If any of the of the private health insurance plans actually happen, the insurance industry will have new channels to sell insurance products to Albertans. However, in a recent Ekos poll, a majority of Albertans said they don’t want more private health care insurance.

Since the announcement of the contract, there has been a lot of coverage of the fraud and anti-competitive allegations against Aon Consulting’s parent, Aon Corp., in the United States. Aon Corp. paid out US$190 million to settle the allegations out of court. An Ontario regulator charged Aon Canada with overstating a subsidiary’s assets.

To add fuel to the fire, a subsidiary of Aon Canada, Aon Reed Stenhouse, was involved in an out of court settlement over disputed money and accounting differences with the Alberta School Boards Association.

These are important issues, but they detract from the basic fact that a provincial government that tends towards privatization hired a private insurance-related company to explore privatization moves against publicly insured health services.

Instead of a request for proposals from the Ralph Klein government, rooted in a wide variety of evidence-based options, the Conservatives have instructed consultants to make plans that reflect its ideological goals. Taxpayers’ money is going towards a project that they don’t want and that won’t reflect the range of options available. It amounts to privatization for privatization’s sake.

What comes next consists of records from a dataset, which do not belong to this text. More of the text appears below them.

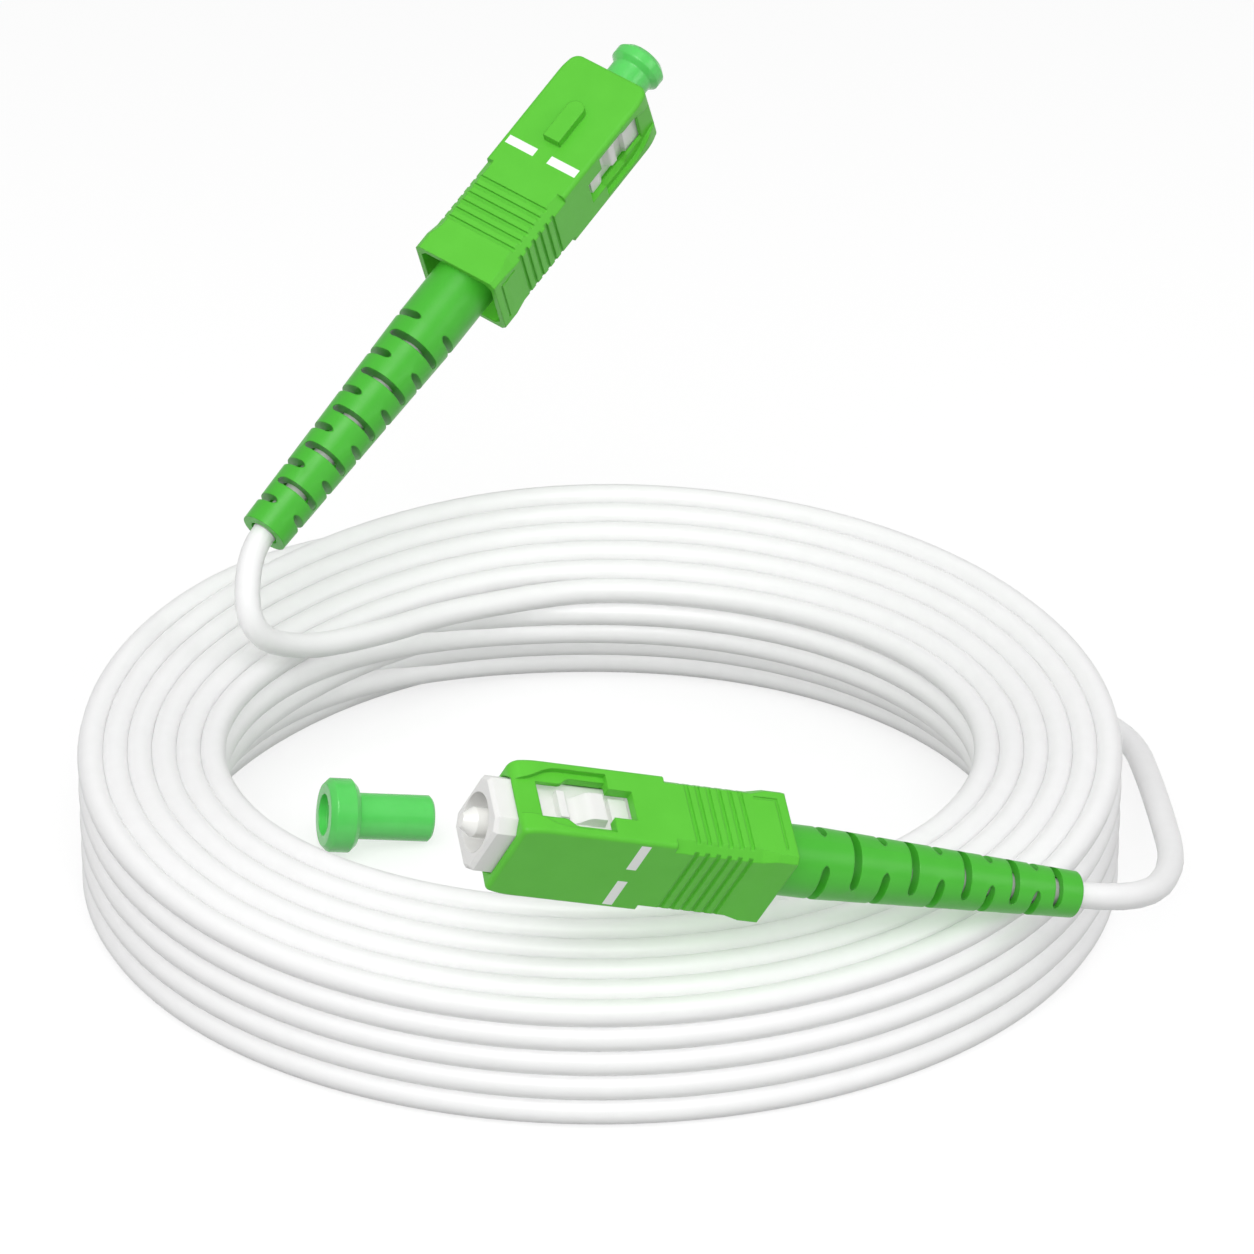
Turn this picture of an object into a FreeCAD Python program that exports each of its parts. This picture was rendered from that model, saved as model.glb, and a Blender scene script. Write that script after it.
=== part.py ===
import FreeCAD, Part
import math
import os

from FreeCAD import Placement, Rotation, Vector

# A simplex fibre patch cord: a wound white cable with an angled-polish SC plug on each end.
# Millimetres and degrees. The cord lies on the plane Z = 0 with the coil's centre at the origin.
#
# Each plug is modelled along its own X axis: X = 0 is the front edge of the outer housing, the nose
# points to +X, the key is on +Z and the latch windows are on +Y and -Y.

# ---- cable and coil ------------------------------------------------------------------------------
cable_dia = 2.34
turns_across = 6            # turns side by side in one layer
layers = 5
turn_pitch = 2.16           # between neighbouring turns of a layer
coil_mean_radius = 39.8
outer_lift = 4.7            # the outermost top turn stands this much higher at the back
inner_lift = 3.6            # the innermost top turn stands this much higher at the front
inner_undercut = 4.1        # the bottom layer's inner turn lies this much further out
undercut_layers = 2.5       # layers over which the inner side leans in
coil_sections = 36

# ---- where the two plugs lie: housing front centre, heading, climb and roll ----------------------
plug_a_at = (1.5, 52.85, 53.3)
plug_a_turn = (47.6, 31.3, 15.2)
plug_b_at = (-8.2, -48.2, 29.9)
plug_b_turn = (-159.5, 17.6, 62.9)

# ---- outer housing -------------------------------------------------------------------------------
housing_length = 25.0
housing_width = 9.0
housing_height = 7.4
nose_draw = 0.45            # each side draws in by this at the front edge
nose_taper = 2.4            # over this length
body_round = 0.4            # long edges of the front half
grip_start = 13.8           # the narrower rear half begins here
corner_round = 1.1          # front corners on the key side
corner_round_low = 0.5      # and on the other side
flare_start = 21.8          # the rear end spreads out again
flare_end = 23.2
rear_spread = 0.05          # each face stands out by this from the grip
grip_chamfer = 0.85
rear_chamfer = 0.5
groove_first = 16.0
groove_pitch = 1.0
groove_count = 6
groove_width = 0.4
groove_depth = 0.2
rear_wall = 0.5
rear_cavity_chamfer = 0.6
cavity_step = 17.0          # the boot's wide cavity begins here
key_width = 1.8
key_front = 4.8
key_back = 9.5
key_height = 0.9
bracket_line = 0.25         # engraved corner line on the narrow faces
bracket_depth = 0.12
bracket_back = 24.2
bracket_reach = 2.2
bracket_half = 2.6

# ---- latch windows in the narrow faces -----------------------------------------------------------
window_front = 2.05
window_half = 1.75          # half height at the front
window_flare = (4.0, 5.4)   # where the window opens out
window_wide_half = 2.4
window_wide_back = 8.4
window_tail_half = 1.45
window_back = 10.5
ledge_depth = 0.5           # the ledge round the window, under the narrow face
ledge_nose_half = 1.75
ledge_half = 2.95

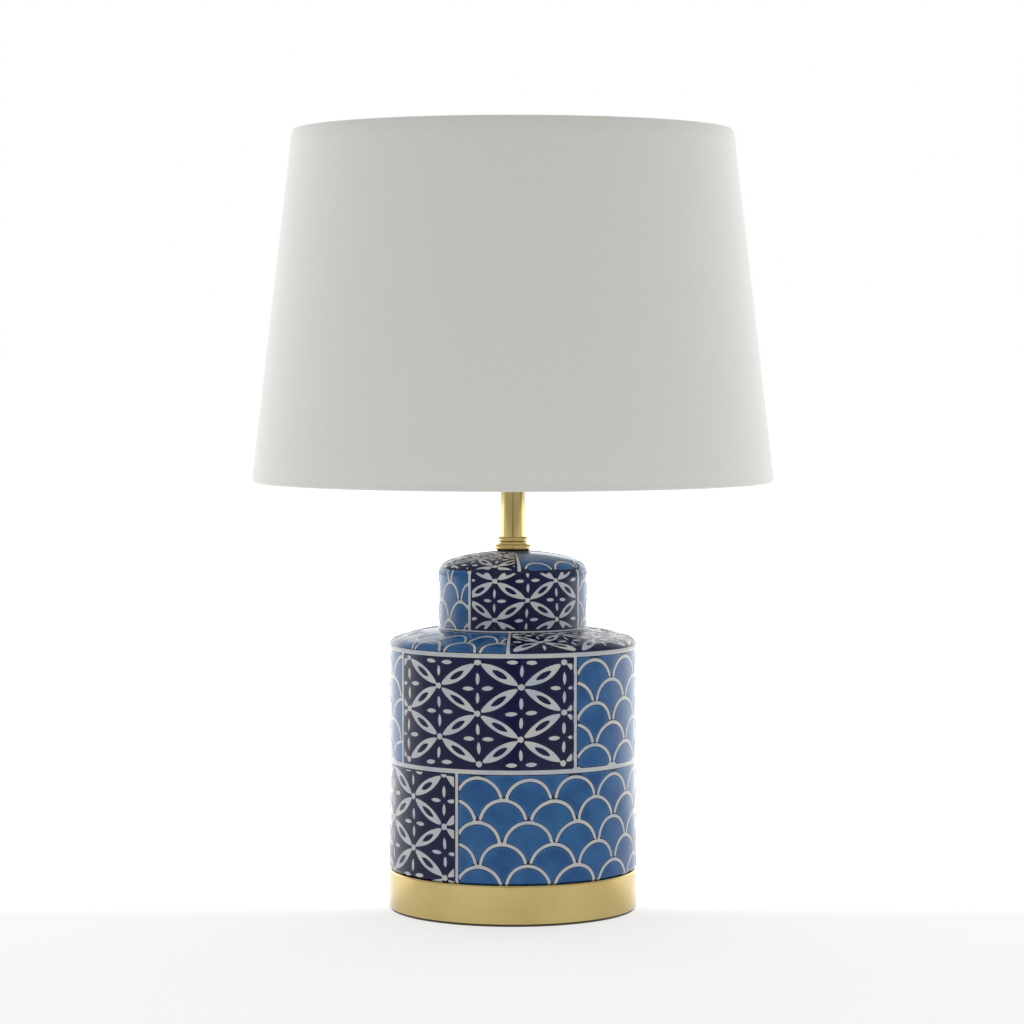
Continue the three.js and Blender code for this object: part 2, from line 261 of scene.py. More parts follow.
def glaze(name, first, second, roughness=0.1, halo=None):
    """Glossy glaze. halo is the paler tone that it thins to beside a raised line."""
    material, _ = new_material(name, roughness, IOR=1.5, Specular_IOR_Level=0.22)
    nodes = Nodes(material)
    pool = nodes.noise(62, 2, distortion=0.4)
    tone = nodes.mix(nodes.range(pool, 0.28, 0.72), first, second)
    if halo:
        edge = nodes.range(nodes.attribute("depth"), 0.0, 0.45, 0.75, 0.0)
        brush = nodes.range(nodes.noise(140, 2), 0.25, 0.75, 0.35, 1.0)
        tone = nodes.mix(nodes.math("MULTIPLY", edge, brush), tone, halo)
    nodes.color(tone)
    nodes.roughness(nodes.range(nodes.noise(300, 2), 0.3, 0.7, roughness * 0.8, roughness * 1.3))
    nodes.bump(nodes.noise(160, 1), 0.00006)
    return material


def brass(name, first, second, roughness, spun):
    """Lacquered brass with faint turned lines and a slightly uneven polish."""
    material, _ = new_material(name, roughness, 1.0)
    nodes = Nodes(material)
    nodes.color(nodes.mix(nodes.range(nodes.noise(24, 4), 0.3, 0.7), first, second))
    lines = nodes.noise(spun, 2, stretch=(0.02, 0.02, 1))
    smudge = nodes.noise(40, 3)
    nodes.roughness(nodes.range(smudge, 0.3, 0.7, roughness * 0.85, roughness * 1.2))
    nodes.bump(lines, 0.000012)
    return material


def weave(name, first, second, thread, depth, sheen, hems):
    """Plain-woven cloth with slubs in the yarn, over a UV map in metres, rolled at two heights, the hems,
    where shade is painted on as a darker tone.
    """
    material, _ = new_material(name, 0.85, Sheen_Weight=sheen, Sheen_Roughness=0.45)
    nodes = Nodes(material)
    uv = nodes.add("ShaderNodeUVMap", uv_map="cloth").outputs[0]
    threads = tau / 20 / thread  # at scale 1, a wave texture has 20 / tau bands in a metre
    warp = nodes.wave(threads, uv, "X")
    weft = nodes.wave(threads, uv, "Y")
    slub = nodes.noise(900, 2, stretch=(1, 1, 0.15))
    cloud = nodes.noise(9, 2)
    height = nodes.math("ADD", nodes.math("MULTIPLY", warp, weft), nodes.math("MULTIPLY", slub, 0.2))
    mottle = nodes.math("MULTIPLY", nodes.range(slub, 0.3, 0.7), nodes.range(cloud, 0.2, 0.8, 0.5, 1.0))
    tone = nodes.mix(mottle, first, second)
    up = nodes.add("ShaderNodeSeparateXYZ")
    nodes.link(uv, up.inputs[0])
    bottom, top = hems
    # Painted shade: the cloth darkens towards (120, 118, 112) on the lower rolled hem, and faintly below the
    # upper one, where the roll turns away from the light.
    painted_hem_shade = nodes.math("MAXIMUM", nodes.range(up.outputs[1], bottom, bottom + 0.004, 1.0, 0.0),
                         nodes.math("MULTIPLY", nodes.range(up.outputs[1], top - 0.012, top - 0.003), 0.25))
    nodes.color(nodes.mix(nodes.math("MULTIPLY", painted_hem_shade, 0.22), tone, (120, 118, 112)))
    nodes.bump(height, depth)
    return material


def felted(name, first, second):
    material, _ = new_material(name, 0.95, Sheen_Weight=0.3)
    nodes = Nodes(material)
    fibre = nodes.noise(1400, 4, distortion=1.5)
    nodes.color(nodes.mix(nodes.range(fibre, 0.3, 0.7), first, second))
    nodes.bump(fibre, 0.0004)
    return material


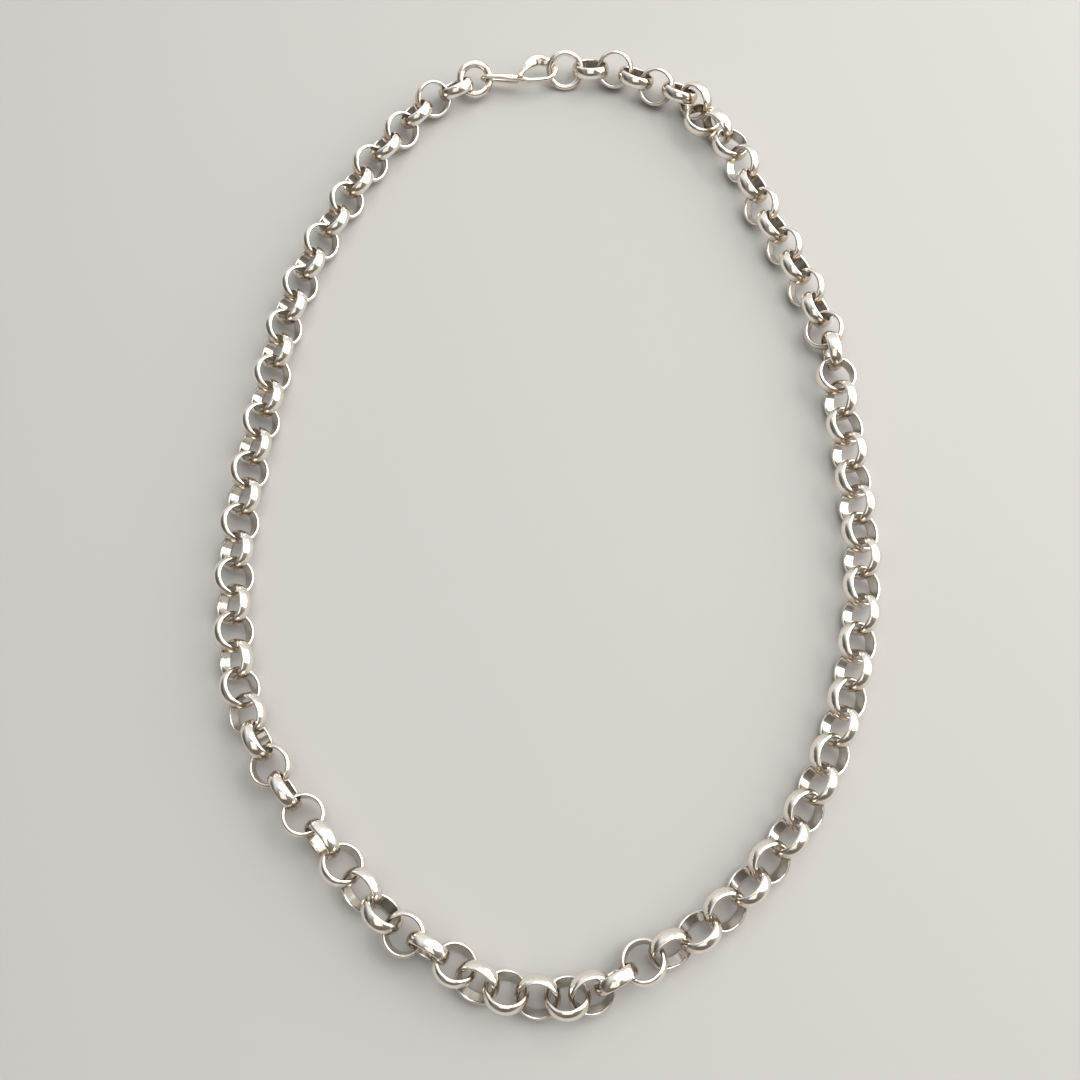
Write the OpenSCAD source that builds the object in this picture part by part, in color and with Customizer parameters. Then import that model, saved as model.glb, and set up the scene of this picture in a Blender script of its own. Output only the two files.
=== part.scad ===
// A heavy rolo chain necklace, laid out flat in an open loop and closed with an S-shaped hook.
// Lengths are in mm and angles in degrees. The chain lies on the plane z = 0.
// +X runs across the loop, +Y from its lowest link up to the hook, and +Z upwards.

/* [Links] */
// Outside diameter of one link
link_diameter = 9; // [8.8:0.1:9.6]
// Width of the band that a link is made of
link_width = 2.7; // [2.5:0.1:2.8]
// Thickness of the band at its middle
band_thickness = 0.95; // [0.85:0.05:1]
// Thickness of the band at its two edges
edge_thickness = 0.55; // [0.5:0.05:0.75]
// Bevel along the inner edges of the band
edge_bevel = 0.3; // [0.25:0.05:0.35]

/* [End rings] */
// Outside diameter of the ring at the left end of the chain
left_ring_diameter = 8.9; // [8.6:0.1:9.2]
// Wire of the left ring
left_ring_wire = 1.8; // [1.5:0.1:1.9]
// Outside diameter of the ring at the right end of the chain
right_ring_diameter = 9.2; // [9:0.1:9.6]
// Wire of the right ring
right_ring_wire = 1.4; // [1.2:0.1:1.5]

/* [Hook] */
// Wire of the S-shaped hook
hook_wire = 1.1; // [0.9:0.1:1.2]
// Width of the hook where it is hammered flat
hook_flat_width = 2.5; // [2:0.1:2.7]
// Thickness of the hook where it is hammered flat
hook_flat_thickness = 0.8; // [0.6:0.1:1]
// Air between the hook and the end rings
hook_air = 0.2; // [0.15:0.05:0.3]

/* [Hidden] */

// Fineness of the round shapes
round_steps = 72;
section_steps = 48;
hook_sides = 12;
hook_steps = 4;

// The links are numbered from the hook's left end round to its right end.
// The first and the last of them are the end rings.
first_link = 1;
last_link = 91;
middle_link = (first_link + last_link) / 2;

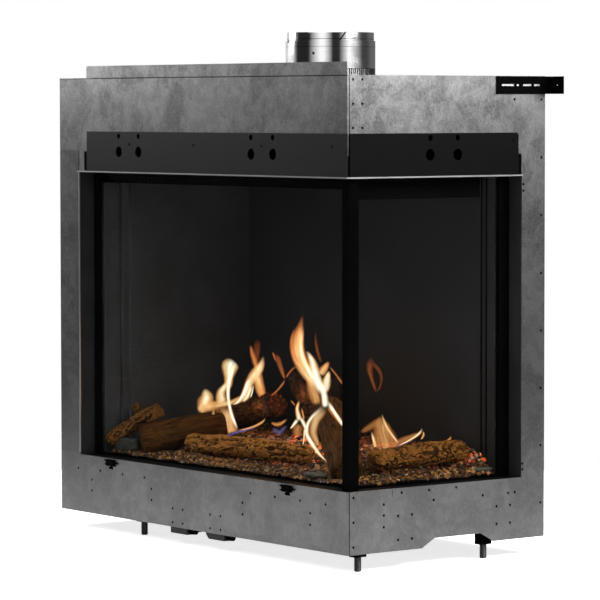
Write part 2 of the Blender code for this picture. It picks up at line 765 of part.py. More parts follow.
def build_panes(frame):
    """Make the tilting front pane and the fixed side pane, each with its black border."""
    left = OPENING_LEFT + PANE_SIDE_CLEARANCE
    side_face = BODY_WIDTH - PANE_SETBACK
    side_glass_back = side_face - BORDER_THICK - GAP - GLASS_THICK
    right = side_glass_back - 2 * GAP
    pivot = Vector((0, PANE_SETBACK + PIVOT_BEHIND, PIVOT_LEVEL))

    glass_front = PANE_SETBACK + BORDER_THICK + GAP
    outline = rectangle(left, PANE_BOTTOM, right, PANE_TOP)
    pane = front_prism(outline, glass_front, glass_front + GLASS_THICK)
    bmesh.ops.translate(pane, vec=-pivot, verts=pane.verts)
    new_object("front_glass", pane, ceramic_glass(), frame, pivot)

    border = front_prism(outline, PANE_SETBACK, PANE_SETBACK + BORDER_THICK)
    bmesh.ops.translate(border, vec=-pivot, verts=border.verts)
    border_obj = new_object("front_glass_border", border, black_steel(), frame, pivot)
    view = rectangle(left + BORDER_OUTER, PANE_BOTTOM + BORDER_BOTTOM,
                     right - BORDER_INNER, PANE_TOP - BORDER_TOP)
    hole = front_prism(view, PANE_SETBACK - OVERRUN, PANE_SETBACK + OVERRUN)
    bmesh.ops.translate(hole, vec=-pivot, verts=hole.verts)
    cut(border_obj, hole, "front_border_tool")

    front = POST_SETBACK + POST_DEPTH + GAP
    low = OPENING_BOTTOM - SILL_DROP + GAP
    high = HEADER_BOTTOM - GAP
    rear = OPENING_REAR - GAP
    outline = rectangle(front, low, rear, high)
    pane = side_prism(outline, side_glass_back, side_glass_back + GLASS_THICK)
    new_object("side_glass", pane, ceramic_glass(), frame)
    border_obj = new_object("side_glass_border", side_prism(outline, side_face - BORDER_THICK, side_face),
                            black_steel(), frame)
    view = rectangle(front + BORDER_INNER, low + BORDER_BOTTOM, rear - BORDER_REAR, high - BORDER_TOP)
    cut(border_obj, side_prism(view, side_face - OVERRUN, side_face + OVERRUN), "side_border_tool")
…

Underlying the controversies around Aon Canada is a leaked document from the government of Alberta that deals with private services and insurance. The Alberta Liberals leaked the document, called Removing Barriers to Private Funding and Private Delivery of Health Care Services in Alberta. It states that removing insurance barriers, “opens (the) market for private health insurance” and “Alberta’s private health insurance prohibition for medically necessary services may interfere with access.”

The document goes on to recommend that doctors and dentists should be able to work in the private and public insurance systems – a practice known as double dipping, illegal in several provinces – and many other options to introduce private insurance.